Open Tube Resonance: Fundamental Frequency

[physics123]

Homework Statement

A long tube that is open at both ends is used to construct a musical instrument. The sound waves that enter the tube are generated by a taut wire with a tension of 600 N and a linear mass density of 0.031 kg/m.
If the length of the tube is 2.4 m and a hole is cut in the side of the tube at 0.8 m, what is the fundamental resonant frequency of the new system? A) 214 Hz B) 107 Hz C) 71 Hz D) 143 Hz E) 321 Hz

Homework Equations

λ= v/2L

The Attempt at a Solution

I broke the pipe up into two pieces and found that the frequencies of the 1.6 m tube and the 0.8m tube are 107Hz and 214Hz, respectively. These are both answers available. If I add these together, I also get a third answer. Which is correct?

 

[BvU]

What is the efffect of the hole on the standing wave pattern in the tube (cf a flute) ? So what's the fundamental wavelength ?

 

[physics123]

The fundamental wavelength of which part of the tube?

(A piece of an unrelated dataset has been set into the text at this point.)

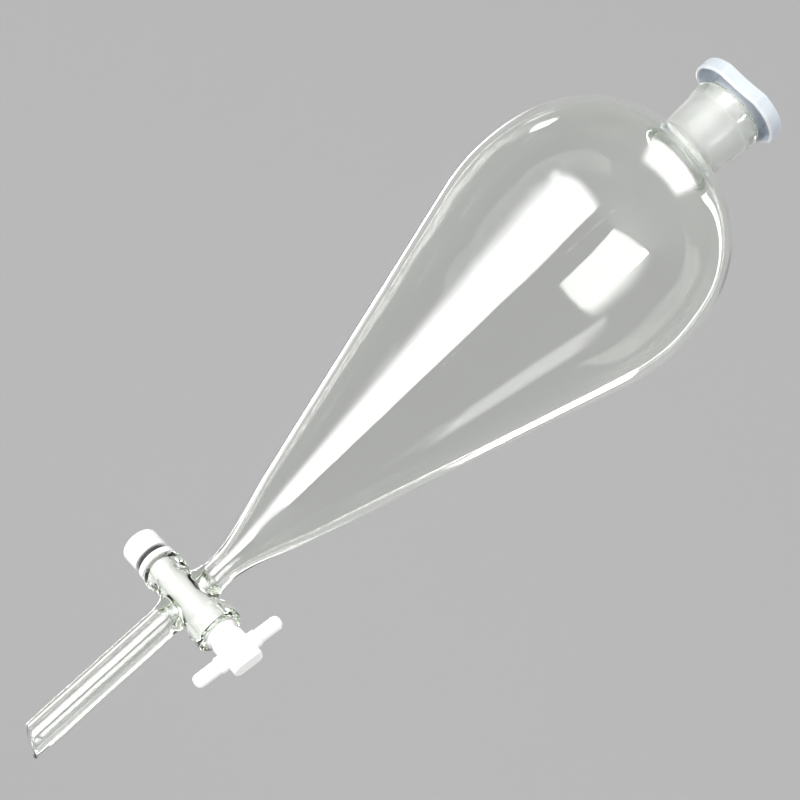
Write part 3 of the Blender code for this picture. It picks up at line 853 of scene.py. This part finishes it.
def threadTree():
    # a ridge with a flat crest along a helix round +X, tapering away at both ends
    tree = bpy.data.node_groups.new("thread ridge", "GeometryNodeTree")
    face = tree.interface
    for name in (
            "Root radius", "Crest radius", "Start", "Length", "Turns", "Phase",
            "Root width", "Crest width"):
        face.new_socket(name, in_out="INPUT", socket_type="NodeSocketFloat")
    face.new_socket("Points", in_out="INPUT", socket_type="NodeSocketInt")
    face.new_socket("Material", in_out="INPUT", socket_type="NodeSocketMaterial")
    face.new_socket("Geometry", in_out="OUTPUT", socket_type="NodeSocketGeometry")
    nodes, links = tree.nodes, tree.links
    given = nodes.new("NodeGroupInput").outputs
    done = nodes.new("NodeGroupOutput")

    def calc(operation, a, b=None):
        return mathNode(tree, operation, a, b)

    # a strip of points: along the helix in X, round the ridge's section in Y
    grid = nodes.new("GeometryNodeMeshGrid")
    grid.inputs["Size X"].default_value = 1
    grid.inputs["Size Y"].default_value = 1
    links.new(given["Points"], grid.inputs["Vertices X"])
    grid.inputs["Vertices Y"].default_value = 5
    position = nodes.new("GeometryNodeInputPosition")
    split = nodes.new("ShaderNodeSeparateXYZ")
    links.new(position.outputs[0], split.inputs[0])
    along = calc("ADD", split.outputs[0], 0.5)
    station = calc("ROUND", calc("MULTIPLY", calc("ADD", split.outputs[1], 0.5), 4.0))
    # stations 0..4 go root, crest, crest, root and back to the start
    isCrest = calc("MULTIPLY", calc("GREATER_THAN", station, 0.5), calc("LESS_THAN", station, 2.5))
    isFar = calc("MULTIPLY", calc("GREATER_THAN", station, 1.5), calc("LESS_THAN", station, 3.5))
    side = calc("SUBTRACT", calc("MULTIPLY", isFar, 2.0), 1.0)
    fromEnd = calc("MINIMUM", along, calc("SUBTRACT", 1.0, along))
    fade = calc("MINIMUM", calc("MULTIPLY", fromEnd, 14.0), 1.0)
    fullHeight = calc("SUBTRACT", given["Crest radius"], given["Root radius"])
    height = calc("MULTIPLY", fullHeight, calc("MULTIPLY", isCrest, fade))
    radius = calc("ADD", given["Root radius"], height)
    rootHalf = calc("MULTIPLY", given["Root width"], 0.5)
    crestHalf = calc("MULTIPLY", given["Crest width"], 0.5)
    half = calc("ADD", rootHalf, calc("MULTIPLY", isCrest, calc("SUBTRACT", crestHalf, rootHalf)))
    half = calc("MULTIPLY", half, calc("ADD", calc("MULTIPLY", fade, 0.9), 0.1))
    travel = calc("ADD", given["Start"], calc("MULTIPLY", along, given["Length"]))
    place = calc("ADD", travel, calc("MULTIPLY", side, half))
    turned = calc("MULTIPLY", calc("MULTIPLY", along, given["Turns"]), math.tau)
    angle = calc("ADD", turned, given["Phase"])
    join = nodes.new("ShaderNodeCombineXYZ")
    links.new(place, join.inputs[0])
    links.new(calc("MULTIPLY", radius, calc("COSINE", angle)), join.inputs[1])
    links.new(calc("MULTIPLY", radius, calc("SINE", angle)), join.inputs[2])
    move = nodes.new("GeometryNodeSetPosition")
    links.new(grid.outputs["Mesh"], move.inputs["Geometry"])
    links.new(join.outputs[0], move.inputs["Position"])
    real = nodes.new("GeometryNodeRealizeInstances")
    paint = nodes.new("GeometryNodeSetMaterial")
    links.new(move.outputs["Geometry"], real.inputs["Geometry"])
    links.new(real.outputs["Geometry"], paint.inputs["Geometry"])
    links.new(given["Material"], paint.inputs["Material"])
    links.new(paint.outputs["Geometry"], done.inputs["Geometry"])
    return tree


def fromTree(name, tree, values, body):
    mesh = bpy.data.meshes.new(name + "Start")
    maker = bpy.data.objects.new(name + "Maker", mesh)
    bpy.context.scene.collection.objects.link(maker)
    modifier = maker.modifiers.new("nodes", "NODES")
    modifier.node_group = tree
    for item in tree.interface.items_tree:
        if item.in_out == "INPUT":
            modifier[item.identifier] = values[item.name]
    graph = bpy.context.evaluated_depsgraph_get()
    made = bpy.data.meshes.new_from_object(maker.evaluated_get(graph))
    bpy.data.objects.remove(maker)
    work = bmesh.new()
    work.from_mesh(made)
    for vertex in work.verts:
        vertex.co.z += stopcockZ
    bmesh.ops.remove_doubles(work, verts=work.verts, dist=0.000002)
    bmesh.ops.holes_fill(work, edges=[e for e in work.edges if len(e.link_faces) == 1], sides=0)
    bmesh.ops.recalc_face_normals(work, faces=work.faces)
    if work.calc_volume(signed=True) < 0:
        bmesh.ops.reverse_faces(work, faces=work.faces)
    openEdges = sum(1 for e in work.edges if len(e.link_faces) != 2)
    work.to_mesh(made)
    work.free()
    made.name = name
    made.shade_smooth()
    made.set_sharp_from_angle(angle=math.radians(thread["sharpAngle"]))
    piece = bpy.data.objects.new(name, made)
    bpy.context.scene.collection.objects.link(piece)
    print(f"{name}: {len(made.polygons)} faces, {openEdges} open edges")
    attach(piece, body)


def threadValues(start, end, root, crest, phase):
    length = end - start
    turns = length / thread["pitch"]
    return {
        "Root radius": root, "Crest radius": crest, "Start": start, "Length": length,
        "Turns": turns, "Phase": phase,
        "Root width": thread["rootWidth"], "Crest width": thread["crestWidth"],
        "Points": int(abs(turns) * thread["perTurn"]), "Material": fluoroplastic,
    }


def buildThreads():
    # right-handed, and the nut's ridge runs half a pitch away from the plug's
    tree = threadTree()
    start, nutStart = thread["plugStart"], thread["nutStart"]
    onPlug = threadValues(start, thread["plugEnd"], thread["plugRoot"], thread["plugCrest"], 0.0)
    fromTree("plugThread", tree, onPlug, "plug")
    phase = math.tau * (nutStart - start) / thread["pitch"] + math.pi
    inNut = threadValues(nutStart, thread["nutEnd"], thread["nutRoot"], thread["nutCrest"], phase)
    fromTree("nutThread", tree, inNut, "nut")


buildThreads()
print("threads made")


rings = {
    "washerRadius": 0.0072, "washerInner": -0.0172, "washerOuter": -0.01945,
    "ringMiddle": 0.0052, "ringCord": 0.0009, "ringX": -0.02065, "flash": 0.00004,
    "nutRadius": 0.00685, "nutInner": -0.02185, "nutOuter": -0.0299, "bore": 0.0043, "steps": 128,
}


def turnedPiece(name, outline, material, body, node):
    # a closed ring about the stopcock's axis from (radius, x) points
    rows = turnedRows(outline, rings["steps"]).reshape(-1, 3)
    points = np.stack([rows[:, 2], rows[:, 0], rows[:, 1] + stopcockZ], -1)
    faces = rowFaces(len(outline), rings["steps"], closed=True)
    piece = makePiece(name, points, faces, material)
    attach(piece, body)
    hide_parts(node)


def closedSoft(points, reach, steps=4):
    # rounds every corner of a closed outline
    wrapped = [points[-1]] + points + [points[0]]
    return softened(wrapped, reach, steps)[1:-1]


def buildRings():
    bore = rings["bore"]
    outside, inner, outer = rings["washerRadius"], rings["washerInner"], rings["washerOuter"]
    washerOutline = closedSoft([
        (outside, inner), (outside, outer), (bore, outer), (bore, inner)], 0.00028)
    washerOutline = spaced(washerOutline, 0.0008)
    turnedPiece("washerRing", washerOutline, fluoroplastic, "plug", "washer")

    cord = []
    for angle in np.linspace(0, math.tau, 32, endpoint=False):
        # the mould's parting line shows inside and out
        flash = rings["flash"] * math.exp(-(math.sin(angle) / 0.12) ** 2)
        radius = rings["ringCord"] + flash * abs(math.cos(angle))
        across, along = radius * math.cos(angle), radius * math.sin(angle)
        cord.append((rings["ringMiddle"] + across, rings["ringX"] + along))
    turnedPiece("sealRing", cord, rubber, "o_ring", "o_ring")

    inner, outer, radius = rings["nutInner"], rings["nutOuter"], rings["nutRadius"]
    nutOutline = closedSoft([
        (radius - 0.0002, inner), (radius, inner - 0.0004), (radius, outer + 0.0011),
        (radius - 0.00045, outer + 0.0003), (radius - 0.0012, outer), (0.0054, outer),
        (bore + 0.0002, outer + 0.0007), (bore + 0.0001, outer + 0.0012),
        (bore + 0.0001, inner - 0.0011), (bore + 0.0007, inner)], 0.00035)
    nutOutline = spaced(nutOutline, 0.0009)
    turnedPiece("roundNut", nutOutline, fluoroplastic, "nut", "retaining_nut")


buildRings()
print("washer, ring and nut made")


stage = {
    "floorZ": -0.8, "floorRadius": 1.1, "domeRadius": 2.8, "domeCenterZ": 0.6, "sweep": 0.35,
    "steps": 96, "glow": 0.2, "tone": (0.46, 0.458, 0.46),
}


def buildStage():
    # a pale floor that sweeps up without a line into a closed round room
    center, radius, floor = stage["domeCenterZ"], stage["domeRadius"], stage["floorZ"]
    sweepSize, steps = stage["sweep"], stage["steps"]
    angles = np.linspace(0.02, math.pi / 2, 24)
    outline = [(radius * math.sin(a), center + radius * math.cos(a)) for a in angles]
    outline += bezierPoints(
        (radius, center), (radius, floor + sweepSize), (radius - sweepSize, floor),
        (stage["floorRadius"], floor), 24)[1:]
    outline += [(0.5, floor), (0.02, floor)]
    points = turnedRows(outline, steps).reshape(-1, 3).tolist()
    points += [[0, 0, center + radius], [0, 0, floor]]
    faces = rowFaces(len(outline), steps)
    faces += [((j + 1) % steps, j, len(points) - 2) for j in range(steps)]
    last = (len(outline) - 1) * steps
    faces += [(last + j, last + (j + 1) % steps, len(points) - 1) for j in range(steps)]
    mesh = bpy.data.meshes.new("studioSweep")
    mesh.from_pydata(points, [], faces)
    mesh.shade_smooth()
    room = bpy.data.objects.new("studioSweep", mesh)
    bpy.context.scene.collection.objects.link(room)
    material, shader = newMaterial("studio paper", stage["tone"], 0.9)
    shader.inputs["Specular IOR Level"].default_value = 0.0
    shader.inputs["Emission Color"].default_value = (1, 1, 1, 1)
    shader.inputs["Emission Strength"].default_value = stage["glow"]
    mesh.materials.append(material)


mirrorBoost = 1.5  # how much brighter the lamps are in reflections than as light


def lampNodes(light, softness):
    # a soft-edged diffuser that shows in reflections and as light, not straight through clear glass
    light.use_nodes = True
    tree = light.node_tree
    nodes, links = tree.nodes, tree.links
    emission = nodes["Emission"]

    def calc(operation, a, b):
        return mathNode(tree, operation, a, b)

    path = nodes.new("ShaderNodeLightPath").outputs
    once = 0.5  # a depth above this means that the ray has bounced that way
    undiffused = calc("LESS_THAN", path["Diffuse Depth"], once)
    straight = calc("MULTIPLY", calc("LESS_THAN", path["Glossy Depth"], once), undiffused)
    hidden = calc("MULTIPLY", calc("GREATER_THAN", path["Transmission Depth"], once), straight)
    mirrored = calc("MULTIPLY", calc("GREATER_THAN", path["Glossy Depth"], once), undiffused)
    shown = calc("ADD", calc("SUBTRACT", 1.0, hidden), calc("MULTIPLY", mirrored, mirrorBoost))
    geometry = nodes.new("ShaderNodeNewGeometry")
    split = nodes.new("ShaderNodeSeparateXYZ")
    links.new(geometry.outputs["Parametric"], split.inputs[0])
    across, upward = split.outputs[0], split.outputs[1]
    edges = (across, calc("SUBTRACT", 1.0, across), upward, calc("SUBTRACT", 1.0, upward))
    for edge, width in zip(edges, softness):
        fade = nodes.new("ShaderNodeMapRange")
        fade.interpolation_type = "SMOOTHSTEP"
        fade.inputs["From Max"].default_value = width
        fade.inputs["To Min"].default_value = 0.02
        links.new(edge, fade.inputs["Value"])
        shown = calc("MULTIPLY", shown, fade.outputs["Result"])
    links.new(shown, emission.inputs["Strength"])


def softbox(name, azimuth, elevation, distance, size, power, softness=(0.2, 0.2, 0.2, 0.2), roll=0):
    a, e = math.radians(azimuth), math.radians(elevation)
    place = Vector((math.sin(a) * math.cos(e), -math.cos(a) * math.cos(e), math.sin(e))) * distance
    light = bpy.data.lights.new(name, "AREA")
    light.shape = "RECTANGLE"
    light.size, light.size_y = size
    light.energy = power
    lampNodes(light, softness)
    lamp = bpy.data.objects.new(name, light)
    lamp.location = place
    lamp.rotation_mode = "QUATERNION"
    facing = (-place).to_track_quat("-Z", "Y")
    lamp.rotation_quaternion = facing @ Quaternion((0, 0, 1), math.radians(roll))
    lamp.visible_camera = False
    bpy.context.scene.collection.objects.link(lamp)


def buildLights():
    softbox("main softbox", -9, -8, 1.1, (1.1, 1.3), 27, (0.06, 0.5, 0.1, 0.06), 180)
    softbox("window strip", 66, 16, 1.5, (0.12, 0.3), 5, (0.03, 0.03, 0.02, 0.02))
    softbox("low fill", 95, -14, 1.5, (0.5, 0.25), 0.5)
    softbox("right rim", 169, 3, 1.5, (0.26, 0.24), 4)
    softbox("left rim", -142, 0, 1.5, (0.14, 1.2), 5)
    softbox("top", 30, 78, 1.4, (0.9, 0.9), 9)


def buildCamera():
    lens = bpy.data.cameras.new("camera")
    lens.lens = 88.37
    lens.sensor_width = 36
    lens.clip_start = 0.01
    camera = bpy.data.objects.new("camera", lens)
    right = Vector((0.64555, 0.21240, 0.73359))
    up = Vector((-0.60444, -0.44504, 0.66075))
    back = Vector((0.46682, -0.86996, -0.15891))
    turn = Matrix((right, up, back)).transposed().to_4x4()
    camera.matrix_world = Matrix.Translation((0.31756, -0.59661, -0.13726)) @ turn
    bpy.context.scene.collection.objects.link(camera)
    bpy.context.scene.camera = camera
    bpy.context.scene.view_settings.view_transform = "Standard"


buildStage()
buildLights()
buildCamera()
print("stage, lights and camera set")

The hole effectively breaks the pipe into two different pieces does it not?

 

[BvU]

Correct. But which wavelength 'survives' ?

 

[physics123]

Not sure I catch what you mean by 'survives'. The way I see this, you now how two different pipes of different lengths and I'm unsure which to focus on.

 

[BvU]

The one that 'survives' is the one that fits in both sections ... !

 

[physics123]

So that would mean the smaller section of pipe would be the 'surviving' one in these questions?

 

[BvU]

Right. The biggest wavelength that fits in there also fits in the other section (as a second harmonic). The other way around not.